3.0.0 • Published 4 months ago

@studio/gateway v3.0.0

Weekly downloads
-
License
MIT
Repository
-
Last release
4 months ago

Studio Gateway

A custom Swagger server and compiler with AWS Lambda and mock integration, for local API Gateway testing.

Features

  • Request parameters, header & query mappings
  • Request body models
  • Request-/Response Velocity templates and JSON Path queries
  • Response mappings with regular expressions
  • Response headers
  • AWS Lambda integration
  • AWS Mock integration
  • Swagger $ref to external files - compiles to single AWS compatible file

Usage

Assuming a swagger.json file in the current directory:

const Gateway = require('@studio/gateway');
const Lambda = require('@studio/lambda');

const lambda = Lambda.create();
const gateway = Gateway.create();
gateway.on('lambda', lambda.invoke);
gateway.listen(1337);

API

  • gateway = Gateway.create([options]): Returns a new gateway server for the given options.
    • swagger_file: The swagger file to read. Defaults to swagger.json.
    • swagger_env: The dotenv config to read.
    • stage: The stage name to use. Defaults to "local".
    • stageVariables: The stage variables to use. Default to an empty object.
  • gateway.listen(port[, callback]): Bind the server to the given port.

Events

  • lambda(name, event, context, callback): When a Lambda integration should be invoked. See @studio/lambda for a custom Lambda execution environment.

Swagger command

This module ships with a swagger command to compile a swagger.json file with references to other files into a single AWS compatible file.

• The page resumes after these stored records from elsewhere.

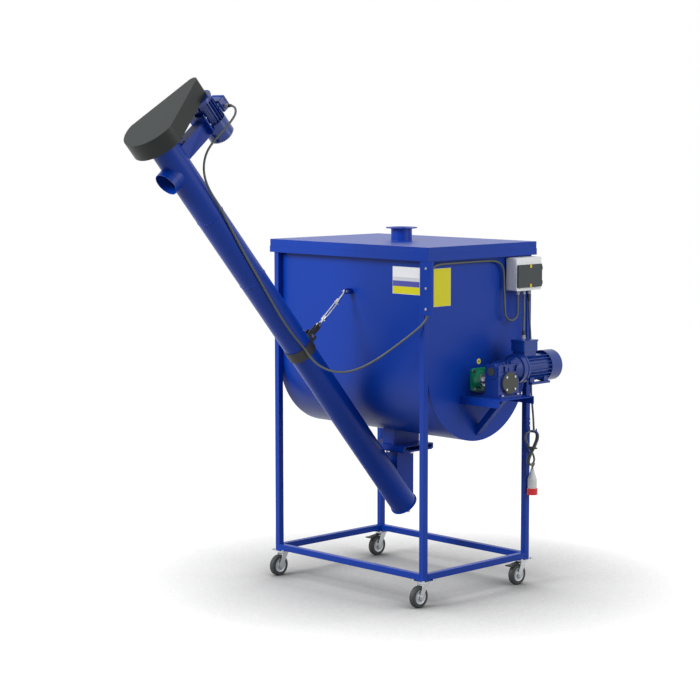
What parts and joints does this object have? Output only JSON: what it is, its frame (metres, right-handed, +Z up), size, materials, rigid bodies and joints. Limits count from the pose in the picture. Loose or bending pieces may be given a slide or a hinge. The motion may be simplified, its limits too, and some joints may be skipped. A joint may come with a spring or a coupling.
{
  "type": "ribbon blender",
  "caption": "Mobile ribbon blender: U-shaped trough on a square-tube frame with castors, geared drive, hinged lid with feed neck and an inclined belt-driven discharge auger.",
  "frame": {"origin": "centre of the bounding box at floor level, without the cords", "axes": "+Z up, +X towards the geared drive end, -Y towards the auger outlet"},
  "size_m": [1.532, 2.3993, 2.8623],
  "materials": {
    "blue_paint": "gloss enamel",
    "steel": "brushed",
    "zinc": "zinc plated",
    "motor_blue": "satin enamel",
    "gear_blue": "satin enamel",
    "dark_cover": "matt",
    "green_iron": "green paint",
    "guard_paint": "dark olive enamel",
    "tyre": "matt",
    "rubber": "matt",
    "box_plastic": "textured",
    "smoked": "smoked",
    "yellow": "gloss",
    "label": "bare label",
    "gland": "matt",
    "black_plastic": "matt",
    "cable": "matt",
    "plug_grey": "matt",
    "plug_red": "gloss"
  },
  "bodies": {
    "machine": {"auger_cable": "cable", "auger_end_discs": "blue_paint", "auger_motor_body": "motor_blue", "auger_tube_lower": "blue_paint", "auger_tube_upper": "blue_paint", "base_rails": "blue_paint", "bearing_housings": "green_iron", "belt_guard": "guard_paint", "bolts": "zinc", "cable_duct": "blue_paint", "cable_glands": "gland", "castor_plates": "zinc", "control_box": "box_plastic", "corner_posts": "blue_paint", "drive_belt": "rubber", "drive_end_plate": "blue_paint", "drive_platform": "blue_paint", "gate_frame": "blue_paint", "gearbox_covers": "dark_cover", "gearbox_housing": "gear_blue", "hinge_leaves": "blue_paint", "idle_end_plate": "blue_paint", "label_plates": "label", "main_motor_body": "motor_blue", "mains_cable": "cable", "mains_hank": "cable", "mains_plug": "plug_grey", "motor_arm": "blue_paint", "motor_cable": "cable", "plug_ring": "plug_red", "terminal_boxes": "motor_blue", "trough_rim": "blue_paint", "trough_shell": "blue_paint", "tube_clamp": "rubber", "turnbuckle": "zinc", "wall_peg": "blue_paint"},
    "rotor": {"rotor_shaft": "steel", "outer_ribbons": "steel", "inner_ribbons": "steel", "ribbon_arms": "steel"},
    "lid": {"lid": "blue_paint", "inlet_neck": "steel"},
    "main_motor_rotor": {"main_motor_fan": "steel"},
    "gate": {"gate_blade": "steel", "gate_grip": "black_plastic"},
    "screw": {"auger_shaft": "steel", "auger_flight": "steel"},
    "auger_motor_rotor": {"auger_motor_shaft": "steel"},
    "window": {"control_window": "smoked", "window_catches": "yellow"},
    "fork_1": {"castor_fork_1": "zinc"},
    "wheel_1": {"castor_wheel_1": "tyre"},
    "fork_2": {"castor_fork_2": "zinc"},
    "wheel_2": {"castor_wheel_2": "tyre"},
    "fork_3": {"castor_fork_3": "zinc"},
    "wheel_3": {"castor_wheel_3": "tyre"},
    "fork_4": {"castor_fork_4": "zinc"},
    "wheel_4": {"castor_wheel_4": "tyre"},
    "pedal_2": {"brake_pedal_2": "black_plastic"},
    "pedal_4": {"brake_pedal_4": "black_plastic"}
  },
  "joints": [
    {"name": "rotor_spin", "type": "hinge", "parent": "machine", "child": "rotor", "pos_m": [-0.113, 0.7337, 1.22], "axis": [1, 0, 0], "continuous": true},
    {"name": "main_motor_spin", "type": "hinge", "parent": "machine", "child": "main_motor_rotor", "pos_m": [0.6585, 0.9337, 1.285], "axis": [0, 1, 0], "continuous": true},
    {"name": "lid_hinge", "type": "hinge", "parent": "machine", "child": "lid", "pos_m": [-0.113, 1.1907, 1.92915], "axis": [-1, 0, 0], "range_deg": [0, 95]},
    {"name": "gate_slide", "type": "slide", "parent": "machine", "child": "gate", "axis": [-1, 0, 0], "range_m": [0, 0.1]},
    {"name": "screw_spin", "type": "hinge", "parent": "machine", "child": "screw", "pos_m": [-0.113, 0.08691, 1.22967], "axis": [0, -0.6468, 0.7627], "continuous": true},
    {"name": "auger_motor_spin", "type": "hinge", "parent": "machine", "child": "auger_motor_rotor", "pos_m": [-0.113, -0.69093, 2.66791], "axis": [0, -0.6468, 0.7627], "continuous": true},
    {"name": "window_hinge", "type": "hinge", "parent": "machine", "child": "window", "pos_m": [0.577, 1.1587, 1.8], "axis": [0, 0, 1], "range_deg": [0, 110]},
    {"name": "castor_swivel_1", "type": "hinge", "parent": "machine", "child": "fork_1", "pos_m": [-0.681, 0.3277, 0.14], "axis": [0, 0, 1], "continuous": true},
    {"name": "castor_roll_1", "type": "hinge", "parent": "fork_1", "child": "wheel_1", "pos_m": [-0.681, 0.2917, 0.06], "axis": [1, 0, 0], "continuous": true},
    {"name": "castor_swivel_2", "type": "hinge", "parent": "machine", "child": "fork_2", "pos_m": [-0.681, 1.1397, 0.14], "axis": [0, 0, 1], "continuous": true},
    {"name": "castor_roll_2", "type": "hinge", "parent": "fork_2", "child": "wheel_2", "pos_m": [-0.681, 1.1037, 0.06], "axis": [1, 0, 0], "continuous": true},
    {"name": "brake_pedal_hinge_2", "type": "hinge", "parent": "fork_2", "child": "pedal_2", "pos_m": [-0.681, 1.1197, 0.127], "axis": [-1, 0, 0], "range_deg": [0, 12]},
    {"name": "castor_swivel_3", "type": "hinge", "parent": "machine", "child": "fork_3", "pos_m": [0.455, 0.3277, 0.14], "axis": [0, 0, 1], "continuous": true},
    {"name": "castor_roll_3", "type": "hinge", "parent": "fork_3", "child": "wheel_3", "pos_m": [0.455, 0.2917, 0.06], "axis": [1, 0, 0], "continuous": true},
    {"name": "castor_swivel_4", "type": "hinge", "parent": "machine", "child": "fork_4", "pos_m": [0.455, 1.1397, 0.14], "axis": [0, 0, 1], "continuous": true},
    {"name": "castor_roll_4", "type": "hinge", "parent": "fork_4", "child": "wheel_4", "pos_m": [0.455, 1.1037, 0.06], "axis": [1, 0, 0], "continuous": true},
    {"name": "brake_pedal_hinge_4", "type": "hinge", "parent": "fork_4", "child": "pedal_4", "pos_m": [0.455, 1.1197, 0.127], "axis": [-1, 0, 0], "range_deg": [0, 12]}
  ],
  "couplings": [
    {"joint": "main_motor_spin", "follows": "rotor_spin", "ratio": 40},
    {"joint": "auger_motor_spin", "follows": "screw_spin", "ratio": 4}
  ]
}
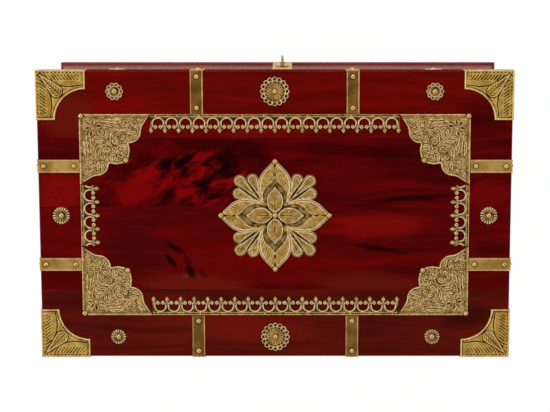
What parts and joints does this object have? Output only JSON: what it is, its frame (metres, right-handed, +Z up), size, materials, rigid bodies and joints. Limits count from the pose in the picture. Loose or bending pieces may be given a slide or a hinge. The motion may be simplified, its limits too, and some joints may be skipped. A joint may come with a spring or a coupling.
{
  "type": "dowry chest",
  "caption": "Low rectangular hardwood dowry chest in dark red lacquer with a hinged lid dressed in embossed brass, strap bands, domed nails, a base moulding and a hasp for a padlock.",
  "frame": {"origin": "middle of the underside, on the plane that the chest stands on", "axes": "+Z up, front with the hasp towards -Y, +X to the right of a person who faces the front"},
  "size_m": [0.466, 0.2972, 0.1805],
  "materials": {
    "lacquered_hardwood": "dark red glossy lacquer over straight grained hardwood",
    "embossed_brass": "embossed sheet brass, brown patina in the hollows, rubbed bright on the high spots",
    "sheet_brass": "plain sheet brass, slightly dulled",
    "polished_brass": "domed brass nail heads, rubbed bright",
    "hinge_brass": "extruded brass butt hinge",
    "pin_steel": "drawn steel wire"
  },
  "bodies": {
    "chest": {"front_board": "lacquered_hardwood", "back_board": "lacquered_hardwood", "left_end_board": "lacquered_hardwood", "right_end_board": "lacquered_hardwood", "bottom_board": "lacquered_hardwood", "plinth_front": "lacquered_hardwood", "plinth_back": "lacquered_hardwood", "plinth_left": "lacquered_hardwood", "plinth_right": "lacquered_hardwood", "body_straps_front": "sheet_brass", "body_straps_back": "sheet_brass", "body_straps_ends": "sheet_brass", "body_rosettes": "embossed_brass", "body_nails": "polished_brass", "staple": "polished_brass", "staple_plate": "sheet_brass", "staple_nails": "polished_brass", "hinge_leaves_lower": "hinge_brass", "hinge_pins": "pin_steel", "hinge_screws_lower": "hinge_brass"},
    "lid": {"lid_plank_1": "lacquered_hardwood", "lid_plank_2": "lacquered_hardwood", "lid_plank_3": "lacquered_hardwood", "lid_plank_4": "lacquered_hardwood", "lid_rim_front": "lacquered_hardwood", "lid_rim_back": "lacquered_hardwood", "lid_rim_left": "lacquered_hardwood", "lid_rim_right": "lacquered_hardwood", "corner_cap_front_left": "embossed_brass", "corner_cap_front_right": "embossed_brass", "corner_cap_back_right": "embossed_brass", "corner_cap_back_left": "embossed_brass", "filigree_front_left": "embossed_brass", "filigree_front_right": "embossed_brass", "filigree_back_right": "embossed_brass", "filigree_back_left": "embossed_brass", "lace_strip_front": "embossed_brass", "lace_strip_back": "embossed_brass", "lace_strip_left": "embossed_brass", "lace_strip_right": "embossed_brass", "centre_medallion": "embossed_brass", "large_rosette_front": "embossed_brass", "large_rosette_back": "embossed_brass", "front_rosettes": "embossed_brass", "end_rosettes": "embossed_brass", "back_rosettes": "embossed_brass", "rim_rosettes": "embossed_brass", "lid_straps_front": "sheet_brass", "lid_straps_back": "sheet_brass", "lid_straps_left": "sheet_brass", "lid_straps_right": "sheet_brass", "lid_nails": "polished_brass", "lid_pins": "polished_brass", "hinge_leaves_upper": "hinge_brass", "hinge_screws_upper": "hinge_brass", "hasp_leaf": "sheet_brass", "hasp_pin": "pin_steel", "hasp_nails": "polished_brass"},
    "hasp": {"hasp_tongue": "sheet_brass"}
  },
  "joints": [
    {"name": "lid_hinge", "type": "hinge", "parent": "chest", "child": "lid", "pos_m": [0, 0.1355, 0.136], "axis": [-1, 0, 0], "range_deg": [0, 100]},
    {"name": "hasp_hinge", "type": "hinge", "parent": "lid", "child": "hasp", "pos_m": [-0.0065, -0.14, 0.1341], "axis": [-1, 0, 0], "range_deg": [0, 140]}
  ]
}
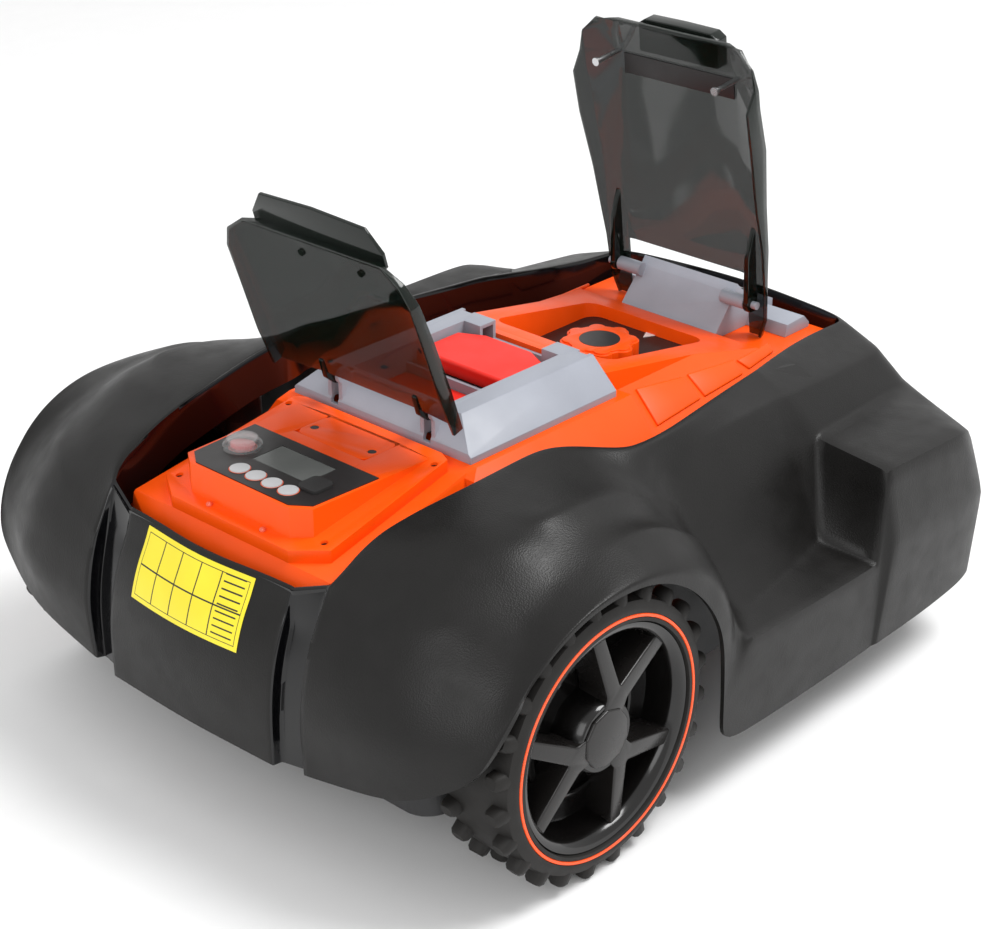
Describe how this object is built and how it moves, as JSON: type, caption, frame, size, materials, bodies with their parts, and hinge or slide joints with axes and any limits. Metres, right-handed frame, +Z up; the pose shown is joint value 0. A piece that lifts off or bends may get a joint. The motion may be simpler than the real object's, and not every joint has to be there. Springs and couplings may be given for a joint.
{
  "type": "robotic lawn mower",
  "caption": "Robotic lawn mower with a floating shell, open clear lids over a control panel and stop bar, large drive wheels and a height-adjusted cutting disc.",
  "frame": {"origin": "on the ground under the centre of the bounding box", "axes": "+X towards the nose, +Y to the left, +Z up"},
  "size_m": [0.624, 0.516, 0.4475],
  "materials": {
    "black_shell": "fine textured satin",
    "orange_plastic": "satin",
    "grey_plastic": "satin",
    "red_plastic": "semi gloss",
    "smoked_clear": "smoked transparent plastic",
    "clear_cap": "clear plastic",
    "black_trim": "satin black",
    "tray_plastic": "matt",
    "display": "grey display window",
    "button_silver": "silver membrane",
    "dark_plate": "matt",
    "lamp_red": "clear red",
    "tyre_rubber": "matt rubber",
    "mount_rubber": "matt rubber",
    "rim_plastic": "gloss black",
    "steel": "bright steel",
    "screw_black": "blackened steel",
    "brass": "bare",
    "motor_metal": "housing",
    "board_green": "circuit board",
    "battery_case": "satin",
    "disc_steel": "moulded disc"
  },
  "bodies": {
    "chassis": {"chassis_tray": "tray_plastic", "deck_cover": "orange_plastic", "control_cover": "orange_plastic", "control_overlay": "black_trim", "lcd_window": "display", "service_hatch": "orange_plastic", "cover_screws": "screw_black", "status_leds": "lamp_red", "switch_boot": "clear_cap", "service_port": "black_trim", "bezel": "grey_plastic", "stop_base": "red_plastic", "stop_switch": "black_trim", "front_cap": "grey_plastic", "cap_label": "black_trim", "lid_pins": "grey_plastic", "well_floor": "dark_plate", "battery_pack": "battery_case", "main_board": "board_green", "gearboxes": "motor_metal", "charging_contacts": "brass", "guide_rods": "steel", "shell_posts": "mount_rubber"},
    "shell": {"shell": "black_shell", "shell_cups": "black_shell"},
    "rear_lid": {"rear_lid": "smoked_clear", "lid_pads": "screw_black"},
    "front_lid": {"front_lid": "smoked_clear", "lid_studs": "steel", "lid_strip": "black_trim"},
    "stop_button": {"stop_button": "red_plastic"},
    "power_rocker": {"power_rocker": "red_plastic"},
    "port_cover": {"port_cover": "mount_rubber"},
    "button_1": {"button_1": "button_silver"},
    "button_2": {"button_2": "button_silver"},
    "button_3": {"button_3": "button_silver"},
    "button_4": {"button_4": "button_silver"},
    "height_knob": {"height_knob": "orange_plastic", "knob_disc": "black_trim", "height_spindle": "steel"},
    "cutting_unit": {"blade_motor": "motor_metal", "lift_yoke": "tray_plastic"},
    "blade_disc": {"blade_disc": "disc_steel", "blade_bolts": "steel"},
    "blade_1": {"blade_1": "steel"},
    "blade_2": {"blade_2": "steel"},
    "blade_3": {"blade_3": "steel"},
    "left_wheel": {"tyre_left": "tyre_rubber", "wheel_rim_left": "rim_plastic", "hub_cap_left": "rim_plastic", "axle_left": "steel"},
    "left_caster_fork": {"caster_fork_left": "tray_plastic"},
    "left_caster_wheel": {"caster_wheel_left": "tyre_rubber"},
    "right_wheel": {"tyre_right": "tyre_rubber", "wheel_rim_right": "rim_plastic", "hub_cap_right": "rim_plastic", "axle_right": "steel"},
    "right_caster_fork": {"caster_fork_right": "tray_plastic"},
    "right_caster_wheel": {"caster_wheel_right": "tyre_rubber"}
  },
  "joints": [
    {"name": "shell_bump", "type": "slide", "parent": "chassis", "child": "shell", "axis": [1, 0, 0], "range_m": [-0.004, 0.004], "stiffness_N_per_m": 4000},
    {"name": "rear_lid_hinge", "type": "hinge", "parent": "chassis", "child": "rear_lid", "pos_m": [-0.12, 0, 0.254], "axis": [0, -1, 0], "range_deg": [0, 74]},
    {"name": "front_lid_hinge", "type": "hinge", "parent": "chassis", "child": "front_lid", "pos_m": [0.206, 0, 0.239], "axis": [0, -1, 0], "range_deg": [0, 76.5]},
    {"name": "stop_press", "type": "slide", "parent": "chassis", "child": "stop_button", "axis": [0, 0, -1], "range_m": [0, 0.003], "stiffness_N_per_m": 3000},
    {"name": "power_rocker_tip", "type": "hinge", "parent": "chassis", "child": "power_rocker", "pos_m": [-0.213, 0.04, 0.2334], "axis": [0, -1, 0], "range_deg": [0, 18]},
    {"name": "port_cover_lift", "type": "hinge", "parent": "chassis", "child": "port_cover", "pos_m": [-0.212, -0.04, 0.23345], "axis": [0, 1, 0], "range_deg": [0, 170]},
    {"name": "button_1_press", "type": "slide", "parent": "chassis", "child": "button_1", "axis": [0, 0, -1], "range_m": [0, 0.0006], "stiffness_N_per_m": 400},
    {"name": "button_2_press", "type": "slide", "parent": "chassis", "child": "button_2", "axis": [0, 0, -1], "range_m": [0, 0.0006], "stiffness_N_per_m": 400},
    {"name": "button_3_press", "type": "slide", "parent": "chassis", "child": "button_3", "axis": [0, 0, -1], "range_m": [0, 0.0006], "stiffness_N_per_m": 400},
    {"name": "button_4_press", "type": "slide", "parent": "chassis", "child": "button_4", "axis": [0, 0, -1], "range_m": [0, 0.0006], "stiffness_N_per_m": 400},
    {"name": "height_knob_turn", "type": "hinge", "parent": "chassis", "child": "height_knob", "pos_m": [0.1075, 0, 0.209], "axis": [0, 0, 1], "range_deg": [-90, 180]},
    {"name": "cutting_unit_lift", "type": "slide", "parent": "chassis", "child": "cutting_unit", "axis": [0, 0, 1], "range_m": [-0.01, 0.02]},
    {"name": "blade_disc_spin", "type": "hinge", "parent": "cutting_unit", "child": "blade_disc", "pos_m": [0.0555, 0, 0.036], "axis": [0, 0, 1], "continuous": true},
    {"name": "blade_1_swing", "type": "hinge", "parent": "blade_disc", "child": "blade_1", "pos_m": [0.1335, 0, 0.034], "axis": [0, 0, 1], "continuous": true},
    {"name": "blade_2_swing", "type": "hinge", "parent": "blade_disc", "child": "blade_2", "pos_m": [0.0165, 0.06755, 0.034], "axis": [0, 0, 1], "continuous": true},
    {"name": "blade_3_swing", "type": "hinge", "parent": "blade_disc", "child": "blade_3", "pos_m": [0.0165, -0.06755, 0.034], "axis": [0, 0, 1], "continuous": true},
    {"name": "left_wheel_roll", "type": "hinge", "parent": "chassis", "child": "left_wheel", "pos_m": [-0.165, 0.216, 0.103], "axis": [0, 1, 0], "continuous": true},
    {"name": "left_caster_swivel", "type": "hinge", "parent": "chassis", "child": "left_caster_fork", "pos_m": [0.2, 0.12, 0.078], "axis": [0, 0, 1], "continuous": true},
    {"name": "left_caster_roll", "type": "hinge", "parent": "left_caster_fork", "child": "left_caster_wheel", "pos_m": [0.178, 0.12, 0.035], "axis": [0, 1, 0], "continuous": true},
    {"name": "right_wheel_roll", "type": "hinge", "parent": "chassis", "child": "right_wheel", "pos_m": [-0.165, -0.216, 0.103], "axis": [0, 1, 0], "continuous": true},
    {"name": "right_caster_swivel", "type": "hinge", "parent": "chassis", "child": "right_caster_fork", "pos_m": [0.2, -0.12, 0.078], "axis": [0, 0, 1], "continuous": true},
    {"name": "right_caster_roll", "type": "hinge", "parent": "right_caster_fork", "child": "right_caster_wheel", "pos_m": [0.178, -0.12, 0.035], "axis": [0, 1, 0], "continuous": true}
  ],
  "couplings": [
    {"joint": "height_knob_turn", "follows": "cutting_unit_lift", "rad_per_m": 157.08}
  ]
}
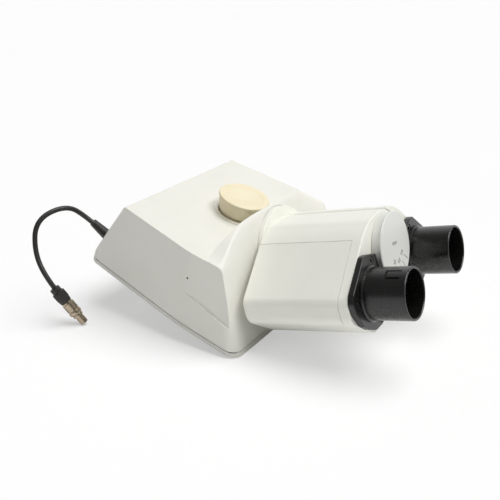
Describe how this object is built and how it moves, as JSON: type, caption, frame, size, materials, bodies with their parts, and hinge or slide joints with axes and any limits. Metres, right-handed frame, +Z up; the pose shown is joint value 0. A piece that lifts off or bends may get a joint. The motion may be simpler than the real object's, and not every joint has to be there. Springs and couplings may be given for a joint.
{
  "type": "binocular microscope head",
  "caption": "White binocular photo head with swinging wings, black eyepiece tubes, an interocular dial, a capped photo port and a plugged control cable.",
  "frame": {"origin": "on the table under the middle of the head, its cable and plug left out", "axes": "+X to the right as the viewer faces the eyepieces, +Y away from the eyepieces, +Z up, with the head resting on its front edge and its dovetail"},
  "size_m": [0.178, 0.269, 0.0951],
  "materials": {
    "shell_paint": "satin off-white paint over the casting",
    "plate_paint": "satin off-white paint",
    "wing_paint": "satin white paint over the casting",
    "cap_plastic": "cream moulded plastic",
    "dial_plastic": "matte white plastic",
    "black_anodised": "satin black anodised",
    "dark_plate": "dark grey paint",
    "silver": "turned and clear anodised",
    "steel": "zinc plated",
    "dark_steel": "blackened steel",
    "brass": "turned brass",
    "glass": "polished optical glass",
    "board_green": "solder mask",
    "chip_black": "moulded",
    "foam": "closed cell foam",
    "cord_black": "soft PVC sheath",
    "nickel": "nickel plated",
    "motor_case": "drawn steel can"
  },
  "bodies": {
    "housing": {"housing_shell": "shell_paint", "base_gasket": "foam", "base_plate": "plate_paint", "mount_dovetail": "silver", "base_screws": "steel", "dovetail_screws": "steel", "photo_port_ring": "silver", "photo_tube": "black_anodised", "optic_frame": "silver", "carriage_rails": "steel", "motor_bracket": "steel", "drive_motor": "motor_case", "board_standoffs": "brass", "control_board": "board_green", "board_components": "chip_black", "spindle": "silver", "spindle_screws": "dark_steel", "tube_lens": "glass", "beam_prism": "glass", "friction_washer": "steel", "retaining_ring": "dark_steel", "dial_drum": "dial_plastic", "dial_face": "dial_plastic", "idler_pin": "steel", "strain_relief": "cord_black", "cable": "cord_black", "plug_boot": "cord_black", "plug_core": "nickel", "plug_pins": "brass"},
    "left_wing": {"left_wing_case": "wing_paint", "left_wing_cover": "wing_paint", "left_tube_prism": "glass", "left_prism_bracket": "dark_steel", "left_tube_plate": "dark_plate", "left_plate_screws": "dark_steel", "left_crown_wheel": "brass", "left_sleeve": "black_anodised"},
    "right_wing": {"right_wing_case": "wing_paint", "right_wing_cover": "wing_paint", "right_tube_prism": "glass", "right_prism_bracket": "dark_steel", "right_tube_plate": "dark_plate", "right_plate_screws": "dark_steel", "right_crown_wheel": "brass", "right_sleeve": "black_anodised"},
    "idler": {"idler_wheel": "brass"},
    "carriage": {"prism_carriage": "black_anodised", "viewing_prism": "glass", "splitting_prism": "glass"},
    "pinion": {"drive_pinion": "brass"},
    "cap": {"photo_port_cap": "cap_plastic"},
    "plug_ring": {"plug_sleeve": "nickel"}
  },
  "joints": [
    {"name": "left_wing_swing", "type": "hinge", "parent": "housing", "child": "left_wing", "pos_m": [0, -0.00256, 0.04938], "axis": [0, -0.9683, 0.2499], "range_deg": [0, 30]},
    {"name": "right_wing_swing", "type": "hinge", "parent": "housing", "child": "right_wing", "pos_m": [0, -0.00256, 0.04938], "axis": [0, -0.9683, 0.2499], "range_deg": [-30, 0]},
    {"name": "idler_spin", "type": "hinge", "parent": "housing", "child": "idler", "pos_m": [0, -0.01657, 0.06952], "axis": [0, 0.2499, 0.9683], "range_deg": [-100, 0]},
    {"name": "carriage_slide", "type": "slide", "parent": "housing", "child": "carriage", "axis": [1, 0, 0], "range_m": [0, 0.036]},
    {"name": "pinion_spin", "type": "hinge", "parent": "housing", "child": "pinion", "pos_m": [0, 0.06959, 0.04084], "axis": [0, -0.2845, 0.9587], "range_deg": [0, 280]},
    {"name": "cap_lift", "type": "slide", "parent": "housing", "child": "cap", "axis": [0, -0.2845, 0.9587], "range_m": [0, 0.022]},
    {"name": "plug_ring_turn", "type": "hinge", "parent": "housing", "child": "plug_ring", "pos_m": [-0.09522, 0.11511, 0.01847], "axis": [0.302, -0.491, -0.8171], "continuous": true}
  ],
  "couplings": [
    {"joint": "right_wing_swing", "follows": "left_wing_swing", "ratio": -1},
    {"joint": "idler_spin", "follows": "left_wing_swing", "ratio": -3.2727},
    {"joint": "pinion_spin", "follows": "carriage_slide", "rad_per_m": 134.23}
  ]
}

Use in npm scripts like this:

{
  "scripts": {
    "swagger:prod": "swagger -o target/swagger-prod.json"
  }
}

The swagger optionally loads the dotenv module and replaces environment ${variables}.

These options are supported:

  • -f, --file: Sets the name of the swagger file. Defaults to swagger.json.
  • -e, --env: Sets the path to a dotenv config file.
  • -o, --outfile: Defines the output file to write to. If not specified, the result is printed to standard out.

Note that all environment variables can be used. When using npm scripts as shown above, you can also do things like ${npm_package_version}.